Holt and Chantel are realistic and cautious to make any claims they are out of the woods.

“Unfortunately, my trust level, it’s very low,” Chantel said. “I don’t like lies. I’m a very easy-going person … and we are in this together. But respect me. I feel used. And I think that’s the worst.”

She says she now checks their bank statements weekly. She runs reports on him through Credit Karma to make sure he hasn’t taken out another loan. He imposed a self-ban on FanDuel, DraftKings and Arizona casinos, which lasts for five years. He also has installed the GamBan app on his phone, which prohibits him from accessing sports-betting-related websites.

He is paying off the second home equity loan by having $500 taken out of each bi-weekly paycheck. They are in debt, but they are not destitute.

Holt said it would be foolish to say he is 100 percent over his addiction, referencing the TV show, “Dexter,” in which the main character is a blood-splatter specialist by day and a serial killer by night. As Dexter leads the normal part of his daily life, he says he always carries a “dark passenger” that is his murderous alter ego.

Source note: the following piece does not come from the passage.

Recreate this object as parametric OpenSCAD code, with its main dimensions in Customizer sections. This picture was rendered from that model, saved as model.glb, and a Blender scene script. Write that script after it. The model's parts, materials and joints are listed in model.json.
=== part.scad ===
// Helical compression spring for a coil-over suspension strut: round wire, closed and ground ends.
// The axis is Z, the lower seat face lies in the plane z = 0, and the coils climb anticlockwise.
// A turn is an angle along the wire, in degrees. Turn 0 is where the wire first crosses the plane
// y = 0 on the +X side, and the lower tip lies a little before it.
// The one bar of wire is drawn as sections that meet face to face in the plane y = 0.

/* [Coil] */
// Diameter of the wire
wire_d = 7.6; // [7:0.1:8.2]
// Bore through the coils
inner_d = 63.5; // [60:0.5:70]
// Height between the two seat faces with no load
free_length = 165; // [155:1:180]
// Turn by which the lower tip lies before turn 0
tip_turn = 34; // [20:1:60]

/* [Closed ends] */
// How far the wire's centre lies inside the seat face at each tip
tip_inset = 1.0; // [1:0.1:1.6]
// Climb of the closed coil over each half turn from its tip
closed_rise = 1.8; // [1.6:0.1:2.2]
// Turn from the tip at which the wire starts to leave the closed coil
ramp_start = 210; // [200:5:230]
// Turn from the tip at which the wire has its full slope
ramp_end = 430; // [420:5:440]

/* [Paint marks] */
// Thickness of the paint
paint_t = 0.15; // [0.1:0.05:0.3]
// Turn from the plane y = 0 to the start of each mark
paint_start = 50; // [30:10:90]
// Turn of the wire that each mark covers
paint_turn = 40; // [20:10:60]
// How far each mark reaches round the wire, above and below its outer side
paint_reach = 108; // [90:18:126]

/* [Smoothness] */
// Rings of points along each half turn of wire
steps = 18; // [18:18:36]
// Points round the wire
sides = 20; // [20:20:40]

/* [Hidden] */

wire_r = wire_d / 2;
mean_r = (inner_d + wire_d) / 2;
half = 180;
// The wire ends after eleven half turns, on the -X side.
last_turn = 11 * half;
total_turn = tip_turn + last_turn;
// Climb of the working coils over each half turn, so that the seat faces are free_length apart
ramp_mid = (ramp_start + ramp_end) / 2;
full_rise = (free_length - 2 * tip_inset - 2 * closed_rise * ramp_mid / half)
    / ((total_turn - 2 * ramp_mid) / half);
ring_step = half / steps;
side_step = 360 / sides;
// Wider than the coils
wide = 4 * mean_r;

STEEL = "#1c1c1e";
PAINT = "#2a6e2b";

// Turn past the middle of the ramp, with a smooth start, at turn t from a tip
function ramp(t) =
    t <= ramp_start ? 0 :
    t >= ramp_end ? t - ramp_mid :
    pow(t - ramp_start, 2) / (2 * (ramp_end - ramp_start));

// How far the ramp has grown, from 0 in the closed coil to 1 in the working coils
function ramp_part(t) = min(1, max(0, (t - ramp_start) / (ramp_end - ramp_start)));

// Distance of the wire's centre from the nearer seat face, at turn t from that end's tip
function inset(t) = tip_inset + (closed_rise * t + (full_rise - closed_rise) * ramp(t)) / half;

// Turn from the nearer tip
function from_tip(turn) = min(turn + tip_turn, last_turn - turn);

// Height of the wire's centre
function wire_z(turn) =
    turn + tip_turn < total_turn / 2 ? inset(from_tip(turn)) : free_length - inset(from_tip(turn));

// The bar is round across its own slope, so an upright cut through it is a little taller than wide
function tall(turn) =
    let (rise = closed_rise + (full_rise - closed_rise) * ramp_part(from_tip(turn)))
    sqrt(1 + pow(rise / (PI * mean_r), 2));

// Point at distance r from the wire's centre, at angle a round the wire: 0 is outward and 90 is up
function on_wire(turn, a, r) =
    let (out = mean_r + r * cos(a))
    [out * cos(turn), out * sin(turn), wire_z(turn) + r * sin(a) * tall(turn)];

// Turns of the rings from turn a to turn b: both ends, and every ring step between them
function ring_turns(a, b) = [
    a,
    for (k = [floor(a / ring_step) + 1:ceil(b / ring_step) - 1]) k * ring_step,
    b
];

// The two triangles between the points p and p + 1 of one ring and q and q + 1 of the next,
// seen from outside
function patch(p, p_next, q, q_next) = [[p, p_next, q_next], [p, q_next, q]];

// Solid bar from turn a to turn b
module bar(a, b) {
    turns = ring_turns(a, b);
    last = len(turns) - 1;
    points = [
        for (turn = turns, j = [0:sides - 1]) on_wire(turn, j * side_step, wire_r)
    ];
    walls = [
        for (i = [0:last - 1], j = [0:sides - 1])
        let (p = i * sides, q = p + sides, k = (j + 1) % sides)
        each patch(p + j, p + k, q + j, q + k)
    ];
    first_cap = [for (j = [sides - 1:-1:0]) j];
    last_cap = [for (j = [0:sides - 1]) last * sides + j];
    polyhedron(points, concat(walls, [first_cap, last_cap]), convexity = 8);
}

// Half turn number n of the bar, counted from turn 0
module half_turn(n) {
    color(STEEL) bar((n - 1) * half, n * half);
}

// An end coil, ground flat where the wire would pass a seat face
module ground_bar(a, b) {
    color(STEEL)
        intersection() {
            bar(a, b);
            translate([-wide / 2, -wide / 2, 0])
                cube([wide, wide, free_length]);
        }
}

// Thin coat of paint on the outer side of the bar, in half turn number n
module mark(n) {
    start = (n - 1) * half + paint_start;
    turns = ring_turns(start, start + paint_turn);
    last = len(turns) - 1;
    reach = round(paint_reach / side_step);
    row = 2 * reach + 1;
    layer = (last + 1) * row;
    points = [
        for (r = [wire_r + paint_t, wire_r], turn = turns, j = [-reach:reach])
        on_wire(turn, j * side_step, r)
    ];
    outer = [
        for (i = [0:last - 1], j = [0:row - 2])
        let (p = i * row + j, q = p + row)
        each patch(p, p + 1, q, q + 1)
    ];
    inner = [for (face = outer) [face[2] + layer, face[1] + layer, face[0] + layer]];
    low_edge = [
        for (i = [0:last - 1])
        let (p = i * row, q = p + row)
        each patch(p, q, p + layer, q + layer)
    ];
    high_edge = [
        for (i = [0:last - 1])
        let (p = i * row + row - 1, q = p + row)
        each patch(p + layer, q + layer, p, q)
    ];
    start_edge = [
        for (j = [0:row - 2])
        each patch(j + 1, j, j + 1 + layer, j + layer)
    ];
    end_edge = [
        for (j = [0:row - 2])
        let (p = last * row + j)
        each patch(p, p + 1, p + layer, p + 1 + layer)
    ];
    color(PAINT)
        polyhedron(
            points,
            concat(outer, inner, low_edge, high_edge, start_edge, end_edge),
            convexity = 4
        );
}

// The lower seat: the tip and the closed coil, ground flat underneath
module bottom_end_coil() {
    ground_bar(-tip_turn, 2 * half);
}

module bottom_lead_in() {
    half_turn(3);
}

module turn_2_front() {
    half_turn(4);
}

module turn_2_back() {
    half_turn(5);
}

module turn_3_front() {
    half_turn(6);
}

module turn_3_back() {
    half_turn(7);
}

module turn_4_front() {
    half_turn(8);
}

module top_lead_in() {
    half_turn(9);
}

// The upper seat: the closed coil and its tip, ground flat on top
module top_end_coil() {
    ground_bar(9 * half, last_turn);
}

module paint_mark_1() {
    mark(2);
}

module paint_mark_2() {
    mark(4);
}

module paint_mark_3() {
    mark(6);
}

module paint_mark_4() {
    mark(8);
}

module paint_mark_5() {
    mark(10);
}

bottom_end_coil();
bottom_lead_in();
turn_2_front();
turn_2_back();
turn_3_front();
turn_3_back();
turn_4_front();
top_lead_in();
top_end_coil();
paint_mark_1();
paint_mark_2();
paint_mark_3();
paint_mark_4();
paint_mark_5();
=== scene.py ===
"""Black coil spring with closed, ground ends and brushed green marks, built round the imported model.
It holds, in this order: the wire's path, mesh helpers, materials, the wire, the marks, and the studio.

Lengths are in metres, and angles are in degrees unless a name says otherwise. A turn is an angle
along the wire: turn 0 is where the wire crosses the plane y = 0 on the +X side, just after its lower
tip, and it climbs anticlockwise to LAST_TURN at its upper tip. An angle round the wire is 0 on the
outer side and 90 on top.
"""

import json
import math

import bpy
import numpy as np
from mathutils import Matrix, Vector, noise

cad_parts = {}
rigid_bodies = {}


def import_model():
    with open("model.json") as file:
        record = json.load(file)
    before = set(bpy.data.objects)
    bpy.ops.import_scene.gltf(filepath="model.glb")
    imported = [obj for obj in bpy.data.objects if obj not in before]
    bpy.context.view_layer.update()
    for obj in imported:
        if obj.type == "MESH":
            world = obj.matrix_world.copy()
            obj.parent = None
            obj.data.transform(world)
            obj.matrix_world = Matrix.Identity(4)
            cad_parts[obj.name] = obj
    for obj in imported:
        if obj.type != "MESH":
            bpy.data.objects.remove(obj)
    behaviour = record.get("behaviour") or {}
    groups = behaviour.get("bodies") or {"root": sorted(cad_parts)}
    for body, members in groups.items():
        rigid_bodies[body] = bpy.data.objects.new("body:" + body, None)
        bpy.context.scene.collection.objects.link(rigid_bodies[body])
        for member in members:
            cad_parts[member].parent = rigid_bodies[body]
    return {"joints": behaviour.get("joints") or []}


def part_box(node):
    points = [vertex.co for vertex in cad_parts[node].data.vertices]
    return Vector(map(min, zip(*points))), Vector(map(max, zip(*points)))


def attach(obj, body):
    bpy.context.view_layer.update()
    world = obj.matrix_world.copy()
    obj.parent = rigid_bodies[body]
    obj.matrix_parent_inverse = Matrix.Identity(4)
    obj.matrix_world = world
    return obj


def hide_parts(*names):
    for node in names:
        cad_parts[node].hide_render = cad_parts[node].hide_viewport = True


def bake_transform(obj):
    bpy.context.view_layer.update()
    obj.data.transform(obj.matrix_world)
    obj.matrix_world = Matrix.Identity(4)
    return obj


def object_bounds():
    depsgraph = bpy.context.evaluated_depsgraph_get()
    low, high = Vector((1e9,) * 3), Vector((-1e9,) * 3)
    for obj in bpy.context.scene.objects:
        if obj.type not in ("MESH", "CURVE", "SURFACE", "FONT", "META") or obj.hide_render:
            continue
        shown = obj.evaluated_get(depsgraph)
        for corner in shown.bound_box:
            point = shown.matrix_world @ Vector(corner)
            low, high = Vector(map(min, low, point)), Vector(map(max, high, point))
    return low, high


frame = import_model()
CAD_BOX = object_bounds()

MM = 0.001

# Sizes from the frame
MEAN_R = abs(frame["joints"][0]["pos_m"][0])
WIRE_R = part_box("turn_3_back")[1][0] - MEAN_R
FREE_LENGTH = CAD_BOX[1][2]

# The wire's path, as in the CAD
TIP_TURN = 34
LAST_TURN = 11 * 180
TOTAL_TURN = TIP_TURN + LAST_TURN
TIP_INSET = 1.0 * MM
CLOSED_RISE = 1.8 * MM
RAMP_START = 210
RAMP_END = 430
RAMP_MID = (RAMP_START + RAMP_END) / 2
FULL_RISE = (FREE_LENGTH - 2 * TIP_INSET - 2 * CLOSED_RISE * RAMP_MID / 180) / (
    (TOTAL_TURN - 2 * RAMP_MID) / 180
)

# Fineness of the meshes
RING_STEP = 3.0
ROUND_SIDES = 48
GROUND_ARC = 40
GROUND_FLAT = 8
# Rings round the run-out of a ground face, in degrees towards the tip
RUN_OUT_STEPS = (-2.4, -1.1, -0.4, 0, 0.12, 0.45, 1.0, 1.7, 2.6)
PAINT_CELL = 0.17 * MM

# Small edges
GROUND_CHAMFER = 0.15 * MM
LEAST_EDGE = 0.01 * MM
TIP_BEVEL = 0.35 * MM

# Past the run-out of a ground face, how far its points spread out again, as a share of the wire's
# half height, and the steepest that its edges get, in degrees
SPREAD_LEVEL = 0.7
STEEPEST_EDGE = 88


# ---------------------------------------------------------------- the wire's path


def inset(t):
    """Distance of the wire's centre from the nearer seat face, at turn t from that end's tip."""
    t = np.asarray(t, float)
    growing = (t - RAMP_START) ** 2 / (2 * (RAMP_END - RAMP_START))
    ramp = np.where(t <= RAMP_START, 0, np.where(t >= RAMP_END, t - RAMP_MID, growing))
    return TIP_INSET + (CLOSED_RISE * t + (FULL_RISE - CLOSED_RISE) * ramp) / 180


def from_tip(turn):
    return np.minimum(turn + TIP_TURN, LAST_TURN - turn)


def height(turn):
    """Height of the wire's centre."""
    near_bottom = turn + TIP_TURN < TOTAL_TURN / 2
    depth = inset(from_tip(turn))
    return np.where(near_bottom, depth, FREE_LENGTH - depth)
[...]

“I feel like gambling is my dark passenger,” Holt said. “I feel like gambling is always there with me.”
Good lord, I hope none of you ever get down half as bad as the dude described in this story. Gahdammie.


"We are tracing this all back to the legalization of all this, and the ability to gamble with your phone in your hand.” Pretty much. There needs to be some barrier to entry for vices. Can't just press three buttons and its there.